Mentioning someone in your caption is a reference — a string of text pointing at their account. Adding a collaborator is a structural statement of authorship: the platform understands the relationship, puts the person in the byline, surfaces the post on their profile, and notifies them. One is a shout-out; the other is shared credit for making something together.

Do collaborators have to approve being added before I publish?

No pre-publish approval gate is required — because collaboration is scoped to mutual connections, the people you add are already in a trusted relationship with you. Each collaborator is notified the moment they're credited, so they always know they're part of the post and can engage with it right away.

Where Collab Goes From Here

Shipping Collab is the start of a longer thesis, not the end of it.
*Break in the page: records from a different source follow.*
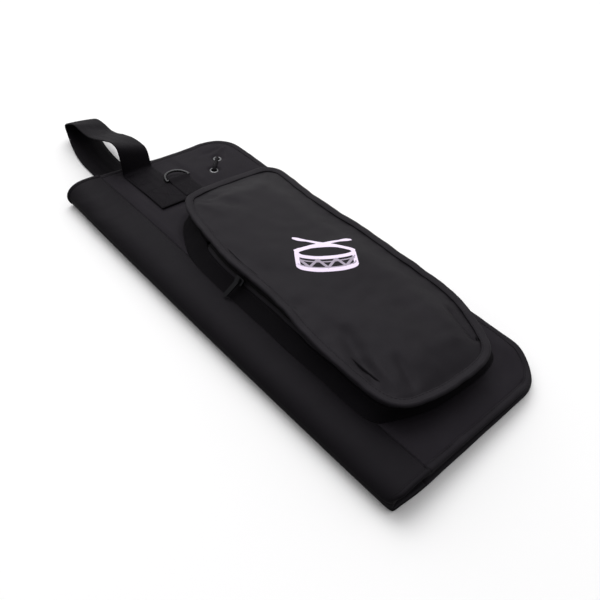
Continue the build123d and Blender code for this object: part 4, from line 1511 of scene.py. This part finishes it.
# ---------------------------------------------------- grommets, cord, knots
gob, wob_ = [], []
upn = np.array([SN, 0, CS])
for k, (gx, gy) in enumerate(GROM):
    o = FD(np.array([gx, gy, 0.0]))
    prof = [(2.55, -4.6), (2.55, -1.0), (2.62, 0.1), (2.9, 0.7), (3.5, 1.12), (4.2, 1.15), (4.9, 0.85), (5.4, 0.35),
            (5.45, 0.05), (4.6, -0.1), (3.6, -0.1), (3.15, -0.5), (3.12, -4.6)]
    gob.append(revolve("g", o, upn, prof, CHROME, 44))
    prof2 = [(3.2, -4.55), (3.3, -3.95), (4.2, -3.75), (5.2, -3.9), (5.45, -4.3), (5.0, -4.55), (4.0, -4.65)]
    wob_.append(revolve("w", o, upn, prof2, CHROME, 44))
ob = join("grommet_rings", gob)
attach(ob, "front_half")
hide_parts("grommets")
ob = join("grommet_back_washers", wob_)
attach(ob, "front_half")
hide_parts("grommet_washers")
(g1x, g1y), (g2x, g2y) = GROM
cp = [(g1x, g1y, -5.2), (g1x, g1y, -2.0), (g1x + 0.1, g1y + 0.1, 1.4), (g1x + 2.4, g1y + 2.4, 3.5), (g1x + 6.5, g1y + 6.5, 3.8),
      ((g1x + g2x) / 2, (g1y + g2y) / 2, 3.3), (g2x - 6.5, g2y - 6.5, 3.8), (g2x - 2.4, g2y - 2.4, 3.5),
      (g2x - 0.1, g2y - 0.1, 1.4), (g2x, g2y, -2.0), (g2x, g2y, -5.2)]
cl = resample(catmull(np.array(cp), per=8), step=0.8)
ob = tube("hanging_cord_braid", FD(cl), 1.9, CORD, sides=16, up=(0.5, 0.5, 0.3))
# braid relief
me = ob.data
me.update()
cc = FD(cl)
for v in me.vertices:
    i, j = v.index // 16, v.index % 16
    if i < len(cc):
        cvec = Vector(cc[i] * MM)
        d = v.co - cvec
        ph = i * 0.8 / 2.2 * 2 * math.pi
        k = 1 + 0.055 * (math.sin(ph + j * math.pi / 4) * math.sin(ph - j * math.pi / 4) * 2)
        v.co = cvec + d * k
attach(ob, "front_half")
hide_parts("hanging_cord")
kn = []
for k, (gx, gy) in enumerate(GROM):
    a = np.linspace(0, 2 * math.pi, 72, endpoint=False)
    x = (np.sin(a) + 2 * np.sin(2 * a)) * 0.72
    y = (np.cos(a) - 2 * np.cos(2 * a)) * 0.72
    z = -np.sin(3 * a) * 0.95
    P = FD(np.column_stack([gx + x, gy + y, -6.75 + z * 0.75]))
    kn.append(tube("k", P, 1.05, CORD, sides=10, closed=True))
ob = join("cord_end_knots", kn)
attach(ob, "front_half")
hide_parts("cord_knots")

# --------------------------------------------- metal parts kept from the CAD
def finish_node(node, mat, bevel=0.25, seg=3):
    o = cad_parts[node]
    o.data.materials.clear()
    o.data.materials.append(mat)
    if bevel:
        mo = o.modifiers.new("edge", "BEVEL")
        mo.width = bevel * MM
        mo.segments = seg
        mo.limit_method = "ANGLE"
        mo.angle_limit = math.radians(35)
        mo.harden_normals = False
    return o


for node, mat, bv in (("d_ring", RINGM, 0), ("pocket_slider", BLACKM, 0.3), ("pocket_pull", PULLM, 0.3),
                      ("main_slider_handle_end", BLACKM, 0.3), ("main_slider_foot_end", BLACKM, 0.3),
                      ("main_pull_handle_end", PULLM, 0.3), ("main_pull_foot_end", PULLM, 0.3)):
    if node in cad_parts:
        finish_node(node, mat, bv)

# -------------------------------------------------------- floor and light
floor_me = bpy.data.meshes.new("floor")
floor_me.from_pydata([(-6, -6, -0.0006), (6, -6, -0.0006), (6, 6, -0.0006), (-6, 6, -0.0006)], [], [[0, 1, 2, 3]])
floor = bpy.data.objects.new("floor", floor_me)
scene.collection.objects.link(floor)
fm = Mat("floor_paper")
nf = fm.noise(fm.coord("Object"), 3.0, 2.0)
fm.put(fm.b.inputs["Base Color"], fm.ramp(nf, [(0.0, (0.93, 0.93, 0.93)), (1.0, (0.95, 0.95, 0.95))]))
fm.b.inputs["Roughness"].default_value = 0.9
fm.b.inputs["Specular IOR Level"].default_value = 0.1
floor_me.materials.append(fm.mat)

world = bpy.data.worlds.new("studio") if scene.world is None else scene.world
scene.world = world
world.use_nodes = True
wt = world.node_tree
wt.nodes.clear()
w_out = wt.nodes.new("ShaderNodeOutputWorld")
bg = wt.nodes.new("ShaderNodeBackground")
tc = wt.nodes.new("ShaderNodeTexCoord")
dot = wt.nodes.new("ShaderNodeVectorMath")
dot.operation = "DOT_PRODUCT"
dot.inputs[1].default_value = (0.38, 0.52, 0.765)
cr = wt.nodes.new("ShaderNodeValToRGB")
mr = wt.nodes.new("ShaderNodeMath")
mr.operation = "MULTIPLY_ADD"
mr.inputs[1].default_value = 0.5
mr.inputs[2].default_value = 0.5
wt.links.new(tc.outputs["Generated"], dot.inputs[0])
wt.links.new(dot.outputs["Value"], mr.inputs[0])
wt.links.new(mr.outputs[0], cr.inputs[0])
els = cr.color_ramp.elements
els[0].position = 0.0
els[0].color = (0.15, 0.15, 0.15, 1)
els[1].position = 1.0
els[1].color = (1.28, 1.27, 1.28, 1)
for pos_, v in ((0.42, 0.18), (0.56, 0.27), (0.72, 0.43), (0.88, 0.66), (0.94, 0.80), (0.975, 1.0)):
    e = els.new(pos_)
    e.color = (v, v * 0.995, v, 1)
wt.links.new(cr.outputs[0], bg.inputs[0])
bg.inputs[1].default_value = 1.5
wt.links.new(bg.outputs[0], w_out.inputs[0])
floor.visible_diffuse = False
floor.visible_glossy = False


def area(name, loc, target, size, power, size_y=None, color=(1, 1, 1)):
    ld = bpy.data.lights.new(name, "AREA")
    ld.energy = power
    ld.shape = "RECTANGLE"
    ld.size = size
    ld.size_y = size_y or size
    ld.color = color
    lo = bpy.data.objects.new(name, ld)
    lo.location = loc
    d = Vector(target) - Vector(loc)
    lo.rotation_euler = d.to_track_quat("-Z", "Y").to_euler()
    scene.collection.objects.link(lo)
    return lo


area("soft_back", (0.30, 0.75, 1.6), (0, 0.0, 0), 1.4, 12, 1.2)

scene.view_settings.view_transform = "Standard"
scene.view_settings.look = "None"
scene.view_settings.exposure = 0.0
scene.view_settings.gamma = 1.0
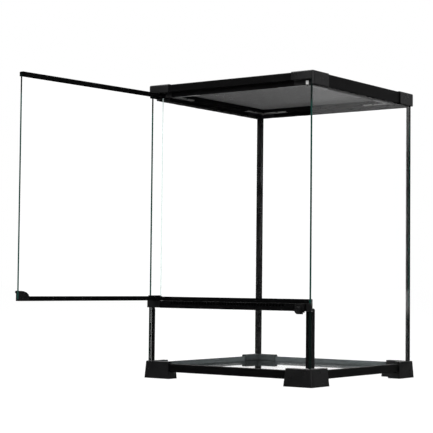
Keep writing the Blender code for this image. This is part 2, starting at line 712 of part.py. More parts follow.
# Latch: a plate with a knob slides up its guide, in front of the closed door's rail
def build_latch():
    centre = HALF_W - LATCH_FROM_SIDE
    half = LATCH_WIDTH / 2
    guide_top = BAR_LEDGE - 2 * FIT
    back = FIT + LATCH_GUIDE_BACK
    channel = half - LATCH_GUIDE_WALL
    plate_back = back + FIT
    plate_front = plate_back + LATCH_PLATE_THICKNESS
    lip_back = plate_front + FIT
    lip_front = lip_back + LATCH_LIP_THICKNESS
    opening = channel - LATCH_LIP
    outline = [
        (-half, FIT), (half, FIT), (half, lip_front), (opening, lip_front), (opening, lip_back),
        (channel, lip_back), (channel, back), (-channel, back), (-channel, lip_back),
        (-opening, lip_back), (-opening, lip_front), (-half, lip_front),
    ]
    outline = [(x, -out) for x, out in outline]
    bm = extruded(outline, guide_top - LATCH_GUIDE_HEIGHT, guide_top, 2)
    round_edges(bm, lambda at: near(abs(at.x), half) and near(at.y, -lip_front), RAIL_ROUND, 2)
    add_object("latch_guide", bm, tank, black, (centre, -HALF_D, 0))

    slide = new_empty("latch_slide_axis", tank, (centre, -HALF_D, guide_top))
    bm = box(
        (-channel + FIT, -plate_front, -FIT - LATCH_PLATE_LENGTH), (channel - FIT, -plate_back, -FIT),
    )
    plate = add_object("latch_slider", bm, slide, black)
    knob_height = -FIT - LATCH_PLATE_LENGTH + KNOB_RISE
    stem_hole = bmesh.new()
    made = bmesh.ops.create_cone(
        stem_hole, cap_ends=True, segments=16, radius1=LATCH_STEM_RADIUS + PIN_RUNNING_FIT,
        radius2=LATCH_STEM_RADIUS + PIN_RUNNING_FIT, depth=4 * plate_front,
    )
    for vert in made["verts"]:
        vert.co = (vert.co.x, vert.co.z, vert.co.y + knob_height)
    cut(plate, add_object("stem_hole", stem_hole, slide))
    neck_back = plate_front + FIT
    cap_back = lip_front + FIT
    cap_front = cap_back + KNOB_LENGTH
    profile = [
        (0, cap_front), (KNOB_RADIUS - KNOB_ROUND, cap_front),
        (KNOB_RADIUS - KNOB_ROUND * 0.3, cap_front - KNOB_ROUND * 0.3),
        (KNOB_RADIUS, cap_front - KNOB_ROUND), (KNOB_RADIUS, cap_back),
        (KNOB_NECK_RADIUS, cap_back), (KNOB_NECK_RADIUS, neck_back),
        (LATCH_STEM_RADIUS, neck_back), (LATCH_STEM_RADIUS, plate_back), (0, plate_back),
    ]
    turned("latch_knob", profile, slide, black, (0, 0, knob_height), 90)


# Door, modelled closed about its pins' axis, which then turns it open
def rail_section(low, web_top, high):
    """A U rail with its slot upwards, or downwards where high is below low."""
    half = DOOR_THICKNESS / 2
    slot = half - DOOR_RAIL_WALL
    return [
        (-half, low), (half, low), (half, high), (slot, high), (slot, web_top),
        (-slot, web_top), (-slot, high), (-half, high),
    ]


def handle_outline():
    left = DOOR_FAR - HANDLE_LENGTH
    rail_top = DOOR_FOOT + DOOR_BOTTOM_RAIL_HEIGHT
    peak = DOOR_FOOT + HANDLE_HEIGHT
    flat = HANDLE_LENGTH / 9
    points = [(left, DOOR_FOOT), (DOOR_FAR, DOOR_FOOT), (DOOR_FAR, peak)]
    steps = 8
    for step in range(steps + 1):
        angle = math.pi / 2 * step / steps
        x = DOOR_FAR - flat - (HANDLE_LENGTH - flat) * math.sin(angle)
        points.append((x, rail_top + (peak - rail_top) * math.cos(angle)))
    return points


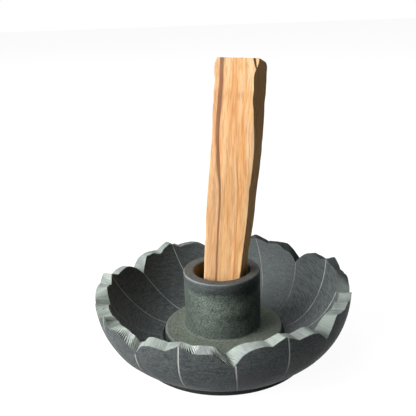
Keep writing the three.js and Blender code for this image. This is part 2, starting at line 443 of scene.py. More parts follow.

Once a platform understands collaboration as a first-class object, a lot of things that used to be impossible become natural extensions. We're thinking about how co-authored content can earn its own place in analytics, so creators can see exactly how their collaborations perform and which partnerships move the needle. We're thinking about how shared attribution could flow into monetization, so that when a co-created post or stream earns, the credit framework that already exists can inform how value is shared.

We're also thinking about the creative process before the publish button — how collaborators might plan and produce together inside Whistlr, not just get credited at the end. The collaborator relationship we've built is the foundation those workflows would stand on. And as Minis, live, and commerce continue to grow, Collab is the layer that lets all of them be done by teams instead of individuals, with everyone's name intact.

The bigger bet is simple. The internet is more fun, more creative, and more humane when people make things together. For too long, the tools forced creators to choose between collaborating and getting credit. Whistlr Collab is our answer to that false choice: team up freely, and let everyone keep their name on the work. That's not just a feature — it's how we think social platforms should have worked all along.